Another step in that direction was taken Wednesday when the court overruled a 41-year-old precedent that allowed public employee unions to collect fees from non-members. The court's conservatives had been on the brink of such a ruling since 2012; two years ago, without Scalia, they could muster only a 4-4 tie.

"The majority's road runs long, and at every stop are black-robed rulers overriding citizens' choices," Kagan said from the bench — marking the liberal justices' fifth public dissent of the week. "The First Amendment was meant for better things."

Travel ban caps off term

Perhaps the biggest test for conservatives was the uphill battle to win approval of Trump's travel ban. Federal appeals courts dominated by liberal judges had declared it unlawful and unconstitutional, but on Tuesday the five conservative justices gave it their unblemished blessing.

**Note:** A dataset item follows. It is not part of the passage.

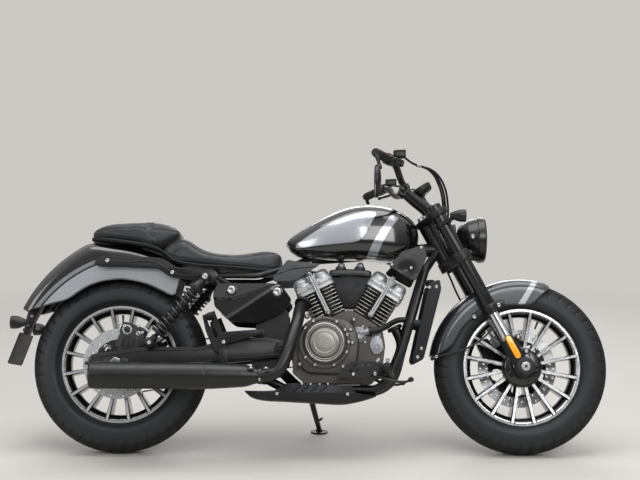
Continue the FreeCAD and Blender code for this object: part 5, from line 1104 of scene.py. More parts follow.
def puffed(name, pile):
    # the form remeshed and blown up by cloth pressure from slightly inside itself, each point's travel capped
    piece = makePiece(name, pile, "chassis", [seatVinyl], ["seat"], smooth=180)
    mesh = piece.data
    count = len(mesh.vertices)
    flat, way = np.zeros(count * 3), np.zeros(count * 3)
    mesh.vertices.foreach_get("co", flat)
    mesh.vertices.foreach_get("normal", way)
    mesh.vertices.foreach_set("co", flat - way * clothWork["inset"] / metre)
    bpy.context.view_layer.objects.active = piece
    piece.select_set(True)
    remesh = piece.modifiers.new("remesh", "REMESH")
    remesh.mode = "VOXEL"
    remesh.voxel_size = clothWork["voxel"] / metre
    bpy.ops.object.modifier_apply(modifier=remesh.name)
    mesh = piece.data
    count = len(mesh.vertices)
    start, end = np.zeros(count * 3), np.zeros(count * 3)
    mesh.vertices.foreach_get("co", start)
    cloth = piece.modifiers.new("cloth", "CLOTH")
    cloth.settings.use_pressure = True
    cloth.settings.uniform_pressure_force = clothWork["pressure"]
    cloth.settings.effector_weights.gravity = 0
    cloth.settings.quality = 6
    cloth.settings.tension_stiffness = cloth.settings.compression_stiffness = 12
    cloth.settings.bending_stiffness = 2.0
    cloth.point_cache.frame_start, cloth.point_cache.frame_end = 1, clothWork["frames"]
    for step in range(1, clothWork["frames"] + 1):
        bpy.context.scene.frame_set(step)
    evaluated = piece.evaluated_get(bpy.context.evaluated_depsgraph_get())
    evaluated.data.vertices.foreach_get("co", end)
    piece.modifiers.remove(cloth)
    travel = (end - start).reshape(-1, 3)
    reach = np.linalg.norm(travel, axis=1, keepdims=True)
    cap = clothWork["cap"] / metre
    travel = travel * np.minimum(1, cap / np.maximum(reach, 1e-9))
    mesh.vertices.foreach_set("co", (start.reshape(-1, 3) + travel).ravel())
    bpy.context.scene.frame_set(1)
    mesh.polygons.foreach_set("use_smooth", np.ones(len(mesh.polygons), bool))
    piece.select_set(False)
    smoother = piece.modifiers.new("smooth", "SUBSURF")
    smoother.levels = smoother.render_levels = 1
    bpy.context.view_layer.objects.active = piece
    bpy.ops.object.modifier_apply(modifier=smoother.name)
    return piece


def fromFrame(points):
    # frame metres back to upright millimetres
    away = (np.asarray(points, float) - groundPoint) * metre
    return np.stack([away @ alongWay, away @ axleWay, away @ upWay], axis=-1)


def onSurface(tree, points, lift=0.0):
    # the nearest places on a piece to a run of upright points, lifted along the surface's normal
    found = [tree.find_nearest(Vector(point)) for point in toFrame(points).tolist()]
    return fromFrame([list(place + way * lift / metre) for place, way, _, _ in found])


def sewSeam(piece, runs, width, depth):
    # a sewn channel: points near the run sink by depth times one minus the squared share of the width
    mesh = piece.data
    count = len(mesh.vertices)
    flat, way = np.zeros(count * 3), np.zeros(count * 3)
    mesh.vertices.foreach_get("co", flat)
    mesh.vertices.foreach_get("normal", way)
    flat, way = flat.reshape(-1, 3), way.reshape(-1, 3)
    sink = np.zeros(count)
    for run in runs:
        line = toFrame(run)
        low, high = line.min(axis=0) - width / metre, line.max(axis=0) + width / metre
        near = np.flatnonzero(((flat > low) & (flat < high)).all(axis=1))
        gap = np.linalg.norm(flat[near][:, None] - line[None], axis=2).min(axis=1) * metre
        sink[near] = np.maximum(sink[near], depth * np.clip(1 - (gap / width) ** 2, 0, 1))
    mesh.vertices.foreach_set("co", (flat - way * sink[:, None] / metre).ravel())
    mesh.update()


def surfaceTree(piece):
    work = bmesh.new()
    work.from_mesh(piece.data)
    tree = BVHTree.FromBMesh(work)
    work.free()
    return tree


def bothRuns(points, count):
    # the same seam on the right and on the left
    run = curveThrough(points, count)
    return [run, run * (1, -1, 1)]


seams = {
    # along the rider's hip line, over the nose, and where the two cushions meet
    "rider": [[(-596, 96, 775), (-560, 112, 800), (-520, 120, 806), (-470, 126, 776), (-420, 130, 750),
               (-350, 128, 740), (-280, 112, 744), (-210, 88, 760), (-166, 62, 766), (-152, 30, 762),
               (-151, 0, 762)], [(-600, 98, 752), (-560, 122, 724), (-500, 142, 706), (-420, 152, 700),
                                 (-330, 146, 694), (-240, 122, 686), (-180, 92, 684), (-152, 60, 700),
                                 (-146, 20, 708)]],
    "pillion": [[(-884, 20, 822), (-872, 56, 832), (-840, 82, 842), (-770, 98, 848), (-690, 106, 850),
                 (-610, 110, 846), (-556, 108, 836), (-530, 92, 828)], [(-880, 40, 808), (-840, 84, 802),
                         (-770, 102, 794), (-700, 110, 784), (-640, 114, 776)]]}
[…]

That was particularly significant, Blackman said, because Trump "has been getting his butt kicked in the lower courts" over his efforts to block travelers from majority-Muslim nations, end protections for undocumented immigrants brought to the U.S. as children, and deny funds to so-called "sanctuary cities."

Whether the trend will continue next term and into the future likely depends, once again, on Kennedy. Is he preparing to retire by returning to his conservative roots? Or does he want another shot at issues such as extreme partisan gerrymandering and discrimination against gays and lesbians — cases that could return next spring?

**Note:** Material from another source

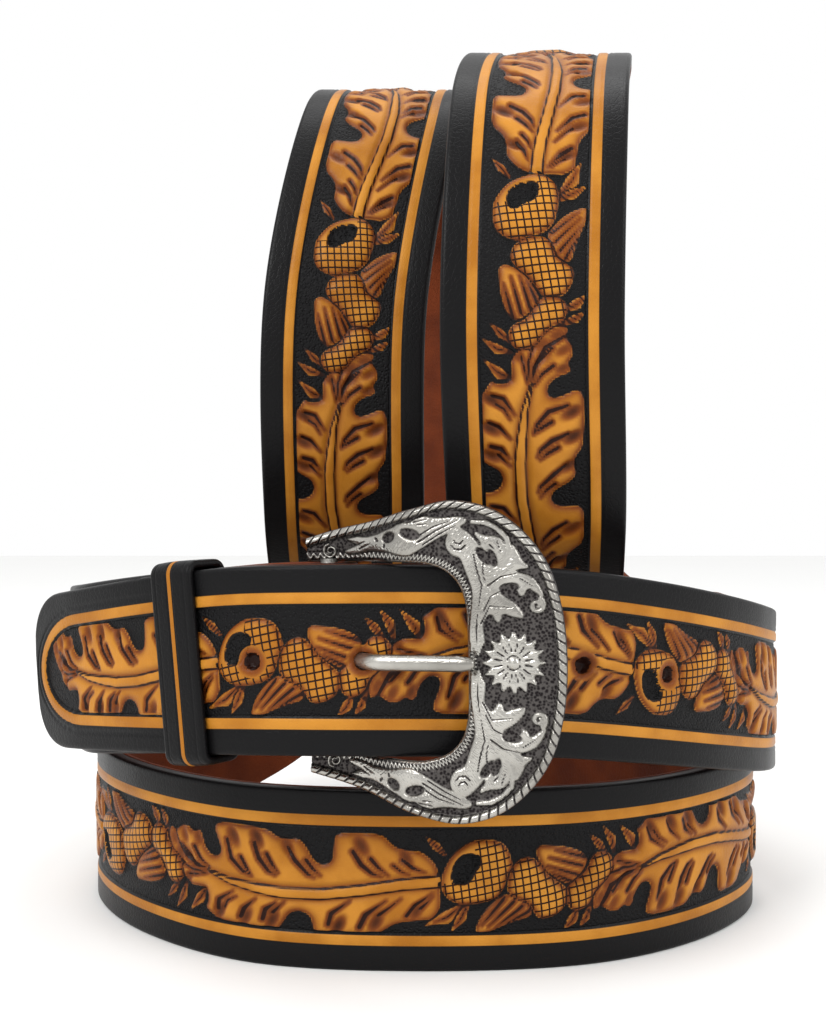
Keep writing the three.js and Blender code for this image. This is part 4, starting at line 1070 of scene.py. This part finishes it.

As the court adjourned for the summer Wednesday with no retirement announcement, it seemed Kennedy might stay. The day before, in a short, two-page concurring opinion in the travel ban case, he sounded like a man who wants to help the federal government regain a degree of decorum.

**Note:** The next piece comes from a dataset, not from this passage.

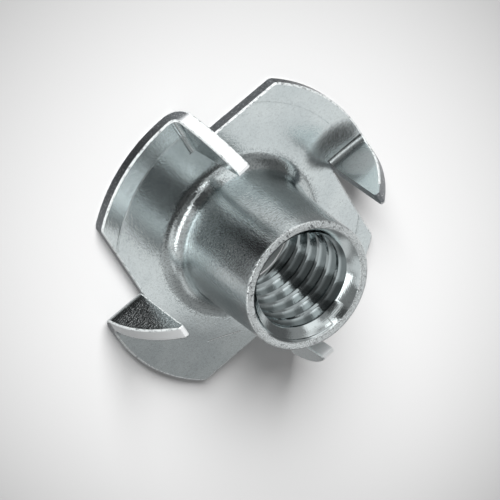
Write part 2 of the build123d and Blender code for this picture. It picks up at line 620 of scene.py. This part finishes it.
def plating_zones(s, x, y, z):
    """Where each look of the plating is: masks from 0 to 1, worked out in millimetres."""
    rim, sheet, height = s.flange_diameter / 2 / MM, s.sheet / MM, s.height / MM
    mouth, lead_in = s.mouth_radius / MM, s.lead_in_radius / MM
    bore, root, shear = s.bore_radius / MM, s.thread_root / MM, s.shear_offset / MM
    r = (x * x + y * y).root()

    def along(azimuth):
        """How far out a point is on the way that points to an azimuth."""
        return x * cos(radians(azimuth)) + y * sin(radians(azimuth))

    def facing(azimuth, far, close):
        """1 within close degrees of an azimuth, 0 beyond far degrees of it."""
        return (along(azimuth) / r).ramp(cos(radians(far)), cos(radians(close)))

    on = SimpleNamespace(east=x / r, north=y / r)
    on.lip = z.ramp(height - 0.2, height - 0.05) * r.ramp(lead_in - 0.07, lead_in + 0.01)
    on.burred = on.lip * (facing(-78.5, 84.3, 45.6) * 0.7 + 0.3)
    on.inside = r.ramp(mouth - 0.35, mouth - 0.55)
    on.outside = 1 - on.inside
    # the tapped thread and its grooves, both painted darker as painted shade, the grooves most
    on.thread = r.ramp(root + 0.03, root - 0.03) * z.ramp(height - 0.8, height - 0.95)
    on.groove = on.thread * r.ramp(bore + 0.04, bore + 0.22)

    # the barrel's wall, with painted shade that is darkest under the camera and at the side of the black
    # screen
    on.wall = (z.ramp(sheet + 0.8, sheet + 1.6) * z.ramp(height - 0.1, height - 0.3)
               * r.ramp(6.0, 5.5) * on.outside)
    # painted shade: the front of the wall, which also gets more grain specks, and its side towards +X
    on.drawn = on.wall * facing(-65, 25.2, 14.5)
    on.dark = on.wall * facing(0, 36.9, 14.1) + on.drawn
    on.fillet = z.ramp(sheet + 1.4, sheet + 0.9) * r.ramp(6.2, 6.0)

    # the outer face of the prong on +X is grainy, painted dark as painted shade and flecked pale as painted
    # glints, and the prong on -X is rougher in its middle, with a painted highlight there
    on.outer = x.ramp(shear, shear + 0.1) * z.ramp(sheet + 0.2, sheet + 1.2)
    on.dulled = (oval(x, z, (-9.3, 2.8), (1.2, 1.6)).ramp(1.3, 0.2)
                 * x.ramp(-shear - 0.1, -shear - 0.2) * z.ramp(sheet + 0.4, sheet + 0.8) * y.ramp(1.0, 0.8))

    # the flange: one petal's rim leans in and is painted pale there as a painted highlight, the next petal
    # bends down at its corner, and the sheet pulls up at the fold on -X, painted darker there as painted
    # shade. A pressed line runs along inside the rim, and one petal is scratched.
    face = 1 - z.ramp(sheet + 0.15, sheet + 0.6) * r.ramp(7.2, 7.6)
    on.flat = r.ramp(6.0, 6.5) * (1 - on.outer)
    on.lifted = facing(-77, 38.7, 18.2) * r.ramp(rim - 1.55, rim - 1.3) * face
    on.bent = along(45).ramp(4.4, 7.8) * face
    # the sheet pulled up at the fold on -X: a leaned normal, and painted shade in the tone
    on.pulled = oval(x, y, (-8.8, -0.7), (2.5, 1.5)).ramp(1.5, 0.0) * face
    on.pressed = (abs(r - (rim - 1.45)).ramp(0.12, 0.0) * z.ramp(sheet - 0.2, sheet - 0.05)
                  * face * (1 - on.bent) * (1 - on.pulled))
    down = along(151.4)
    on.scratch = (abs(along(61.4) - 7.477 - down * down * 0.012).ramp(0.045, 0.01)
                  * down.ramp(-2.8, -2.3) * down.ramp(0.1, -0.4) * face)
    return on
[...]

"An anxious world must know that our government remains committed always to the liberties the Constitution seeks to preserve and protect, so that freedom extends outward, and lasts," he said.

That has given liberals some hope that the court's conservative tilt this term will not turn into a tide in the years to come, with a second Trump nominee succeeding Kennedy.

“There seems to be some evidence," said Kristen Clarke, president of the Lawyers' Committee for Civil Rights Under Law, "that he’s concerned about his legacy."